¿ESTAMOS TODOS LOCOS?
Por Pablo Colombo
Nos gustaba la comida étnica. Ya habíamos probado la cocina armenia, deleitado con la china e incendiado con la mexicana. La italiana en mi familia venía por default, por el lado de mi ex la cuisine entrerriana no tenía secretos para mí, así que decidimos optar por la judía. Entonces un viernes a la noche, en los prolegómenos del Shabbat, decidimos encarar hacia un restaurant de Palermo demasiado vecino a la Avenida del Libertador, que por delicadeza no mencionaré, y que se llama Mishiguene.
Nos embutieron en el rincón más apretado que encontraron: cualquier movimiento en falso y corríamos el riesgo de volcar el plato, la canasta de bagels y hasta el candelabro. Me refiero a los del vecino. La pilcha de la gente era alarmante, yo que no veo colores veía precios. Cuando pedimos la carta empezamos a transpirar: la entrada (un “platito”) costaba un ojo de la cara, el plato principal (un “plato”) la yema del otro. El postre era ya inaccesible, y los vinos costaban uno o dos órganos pares. El mozo se acercó, nos tomó el pedido para el plato y el platito y a esperar. Entonces entraron los dos violinistas.
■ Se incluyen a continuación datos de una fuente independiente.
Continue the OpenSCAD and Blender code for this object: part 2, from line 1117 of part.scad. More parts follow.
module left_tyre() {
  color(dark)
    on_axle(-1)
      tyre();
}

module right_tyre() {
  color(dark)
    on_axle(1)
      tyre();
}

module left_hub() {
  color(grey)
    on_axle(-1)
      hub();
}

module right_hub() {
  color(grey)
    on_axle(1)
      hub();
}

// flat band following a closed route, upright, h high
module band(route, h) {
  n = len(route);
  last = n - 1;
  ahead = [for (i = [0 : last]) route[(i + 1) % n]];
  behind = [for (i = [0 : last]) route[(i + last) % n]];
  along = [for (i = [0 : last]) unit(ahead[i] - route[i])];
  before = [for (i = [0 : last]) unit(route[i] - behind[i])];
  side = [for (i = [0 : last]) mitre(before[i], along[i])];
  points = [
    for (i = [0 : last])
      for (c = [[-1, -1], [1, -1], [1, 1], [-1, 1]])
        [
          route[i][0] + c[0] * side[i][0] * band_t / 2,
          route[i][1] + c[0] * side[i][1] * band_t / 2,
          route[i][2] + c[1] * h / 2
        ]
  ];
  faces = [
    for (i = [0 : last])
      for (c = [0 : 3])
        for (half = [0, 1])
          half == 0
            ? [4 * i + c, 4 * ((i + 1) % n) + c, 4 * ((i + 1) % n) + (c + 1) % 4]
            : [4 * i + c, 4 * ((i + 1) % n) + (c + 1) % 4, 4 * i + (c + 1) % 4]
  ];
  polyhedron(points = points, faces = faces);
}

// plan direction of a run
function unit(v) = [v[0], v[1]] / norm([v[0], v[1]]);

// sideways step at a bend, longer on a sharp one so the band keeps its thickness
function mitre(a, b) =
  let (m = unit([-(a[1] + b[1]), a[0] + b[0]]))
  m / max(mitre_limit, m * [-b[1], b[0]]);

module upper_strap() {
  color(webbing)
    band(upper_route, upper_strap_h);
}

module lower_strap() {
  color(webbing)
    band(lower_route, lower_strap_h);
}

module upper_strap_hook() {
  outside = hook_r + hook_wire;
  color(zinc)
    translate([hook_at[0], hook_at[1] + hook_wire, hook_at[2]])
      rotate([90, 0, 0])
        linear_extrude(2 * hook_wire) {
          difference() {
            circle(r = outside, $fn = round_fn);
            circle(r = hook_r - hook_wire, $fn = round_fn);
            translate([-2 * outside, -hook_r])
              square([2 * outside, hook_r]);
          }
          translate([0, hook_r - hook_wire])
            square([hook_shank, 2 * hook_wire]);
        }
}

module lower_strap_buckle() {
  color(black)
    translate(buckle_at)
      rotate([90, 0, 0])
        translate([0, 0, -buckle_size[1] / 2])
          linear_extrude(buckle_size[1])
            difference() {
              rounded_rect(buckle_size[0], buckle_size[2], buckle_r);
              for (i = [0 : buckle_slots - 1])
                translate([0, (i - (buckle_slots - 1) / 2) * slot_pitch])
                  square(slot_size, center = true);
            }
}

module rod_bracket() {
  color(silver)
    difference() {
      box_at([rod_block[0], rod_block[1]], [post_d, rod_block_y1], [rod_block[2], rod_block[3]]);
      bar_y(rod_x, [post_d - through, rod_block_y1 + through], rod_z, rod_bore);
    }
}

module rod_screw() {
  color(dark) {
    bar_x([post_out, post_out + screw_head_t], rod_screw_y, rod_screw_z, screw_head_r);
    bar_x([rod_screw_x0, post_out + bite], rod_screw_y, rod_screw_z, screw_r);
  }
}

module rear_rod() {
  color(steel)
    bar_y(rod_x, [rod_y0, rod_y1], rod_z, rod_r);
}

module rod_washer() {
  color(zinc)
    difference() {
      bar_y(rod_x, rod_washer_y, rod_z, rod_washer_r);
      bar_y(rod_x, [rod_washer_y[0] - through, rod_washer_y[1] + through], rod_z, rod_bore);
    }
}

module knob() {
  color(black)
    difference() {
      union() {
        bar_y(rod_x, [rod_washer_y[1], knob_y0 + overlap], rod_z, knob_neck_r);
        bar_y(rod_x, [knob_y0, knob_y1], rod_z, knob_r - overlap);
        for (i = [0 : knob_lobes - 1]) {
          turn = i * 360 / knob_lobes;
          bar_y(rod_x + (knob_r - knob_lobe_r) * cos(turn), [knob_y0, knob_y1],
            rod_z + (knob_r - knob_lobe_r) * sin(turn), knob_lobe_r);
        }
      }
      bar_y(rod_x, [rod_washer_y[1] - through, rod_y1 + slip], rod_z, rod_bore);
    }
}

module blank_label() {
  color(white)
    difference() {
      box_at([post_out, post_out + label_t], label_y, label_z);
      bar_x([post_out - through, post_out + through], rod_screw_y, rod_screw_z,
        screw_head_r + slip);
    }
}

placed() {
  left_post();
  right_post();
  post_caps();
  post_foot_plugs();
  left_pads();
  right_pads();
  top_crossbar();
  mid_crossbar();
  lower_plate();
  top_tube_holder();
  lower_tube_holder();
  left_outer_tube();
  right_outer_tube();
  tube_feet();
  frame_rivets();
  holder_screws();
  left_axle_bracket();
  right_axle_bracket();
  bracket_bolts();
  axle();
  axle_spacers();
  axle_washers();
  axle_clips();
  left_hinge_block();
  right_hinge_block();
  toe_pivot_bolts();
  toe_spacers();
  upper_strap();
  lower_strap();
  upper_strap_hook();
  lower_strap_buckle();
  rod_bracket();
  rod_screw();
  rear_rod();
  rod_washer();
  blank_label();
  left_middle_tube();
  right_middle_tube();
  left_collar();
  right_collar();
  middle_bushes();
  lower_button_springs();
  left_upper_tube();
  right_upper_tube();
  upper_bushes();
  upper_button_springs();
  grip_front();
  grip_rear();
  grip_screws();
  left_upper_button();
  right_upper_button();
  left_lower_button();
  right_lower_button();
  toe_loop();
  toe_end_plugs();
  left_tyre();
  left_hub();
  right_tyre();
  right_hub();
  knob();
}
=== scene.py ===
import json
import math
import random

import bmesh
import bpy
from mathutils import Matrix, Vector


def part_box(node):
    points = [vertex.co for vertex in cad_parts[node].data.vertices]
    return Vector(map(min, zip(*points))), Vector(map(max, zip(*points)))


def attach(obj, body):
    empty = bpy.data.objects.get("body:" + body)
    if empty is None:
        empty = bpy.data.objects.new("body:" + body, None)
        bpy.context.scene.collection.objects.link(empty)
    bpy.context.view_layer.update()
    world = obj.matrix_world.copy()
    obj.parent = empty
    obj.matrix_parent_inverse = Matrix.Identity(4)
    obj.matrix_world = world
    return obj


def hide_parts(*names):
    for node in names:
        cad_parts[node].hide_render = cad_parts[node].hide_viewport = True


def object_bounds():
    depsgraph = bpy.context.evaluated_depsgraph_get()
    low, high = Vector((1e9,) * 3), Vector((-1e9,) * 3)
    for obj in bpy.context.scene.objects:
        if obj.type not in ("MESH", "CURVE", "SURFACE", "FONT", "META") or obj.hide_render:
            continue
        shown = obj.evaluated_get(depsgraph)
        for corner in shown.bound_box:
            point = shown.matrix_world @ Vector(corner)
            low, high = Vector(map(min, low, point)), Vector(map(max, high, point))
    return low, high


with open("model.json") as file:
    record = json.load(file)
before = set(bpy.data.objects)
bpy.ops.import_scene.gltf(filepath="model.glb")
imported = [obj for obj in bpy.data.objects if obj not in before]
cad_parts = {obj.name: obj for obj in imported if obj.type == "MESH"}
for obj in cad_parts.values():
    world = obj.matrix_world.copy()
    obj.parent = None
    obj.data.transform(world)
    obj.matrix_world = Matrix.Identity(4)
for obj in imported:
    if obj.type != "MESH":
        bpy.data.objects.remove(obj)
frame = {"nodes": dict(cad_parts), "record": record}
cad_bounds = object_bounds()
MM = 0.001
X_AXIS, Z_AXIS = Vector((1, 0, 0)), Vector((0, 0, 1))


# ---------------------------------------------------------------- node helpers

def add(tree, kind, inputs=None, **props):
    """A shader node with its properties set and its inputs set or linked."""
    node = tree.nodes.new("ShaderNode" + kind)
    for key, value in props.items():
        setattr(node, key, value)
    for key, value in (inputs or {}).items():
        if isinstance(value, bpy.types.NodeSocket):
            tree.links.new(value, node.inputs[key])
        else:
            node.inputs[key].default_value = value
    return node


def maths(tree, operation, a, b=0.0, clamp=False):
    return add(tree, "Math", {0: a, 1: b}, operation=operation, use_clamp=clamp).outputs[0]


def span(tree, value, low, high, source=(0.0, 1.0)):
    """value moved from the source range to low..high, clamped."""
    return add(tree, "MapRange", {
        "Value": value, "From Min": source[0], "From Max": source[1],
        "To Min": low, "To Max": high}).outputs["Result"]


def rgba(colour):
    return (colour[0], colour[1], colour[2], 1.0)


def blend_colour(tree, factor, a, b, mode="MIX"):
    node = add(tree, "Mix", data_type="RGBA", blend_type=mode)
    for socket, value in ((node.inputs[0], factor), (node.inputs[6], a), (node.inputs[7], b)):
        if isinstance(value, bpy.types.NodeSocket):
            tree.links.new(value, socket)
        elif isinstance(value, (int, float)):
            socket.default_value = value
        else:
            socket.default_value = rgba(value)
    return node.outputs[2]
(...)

Elegimos precisamente un viernes a la noche porque había cena con show. La víspera del Shabbes le agregaba una unción litúrgica a la espera. Tocaron el Hava Nagila y Shalom Aleijem. Listo, ese fue el show. Después los violinistas, dos flacos que parecían recién salidos de Auschwitz, se fueron a comer como parte del canje. Seguramente les sirvieron dos platitos.
Tardaron tanto que no dejamos ni un bagel ni un pickle en la canasta, lamenté no haberme llevado los grisines de Italpast para ir picando. Finalmente llegó el platito con hummus -lo dicho: un platito- y a mi ex, siempre la vegetariana, le sirvieron berenjenas con dip de berenjenas o algo así. Cuando llegó mi plato, un risotto de farfalaj con codorniz, estuve un buen rato revolviendo el farfalaj, no porque estuviera muy caliente sino para encontrar la codorniz. Entonces se acercó uno de los dueños. Creí que era para preguntar si nos había gustado. Pero no:
-Lo lamento señor, su turno se acabó. Son las 22.
Caramba, en los telos lo dicen de mejor manera. Le estuve por preguntar si la bobe no le había enseñado modales, pero no le dije nada. Me trajeron la cuenta, le calculé al voleo una libra de carne por cabeza, onzas más, onzas menos, y pagué.
Es uno de esos restaurantes a los que hay que ir cenado. Juré que la próxima vez que se me ocurriera ir a un restaurant judío iría a uno de Villa Crespo, donde el olor a arenque y a cebolla frita te voltea nomás desde la entrada, los pletzalej no vienen caramelizados y los paisanos se baten melancólicamente al dominó.
Teníamos tanta hambre que a mi ex se le olvidó que era vegetariana; entonces entramos a un McDonald’s y nos clavamos el combo más grande que encontramos. De bronca, con tocino.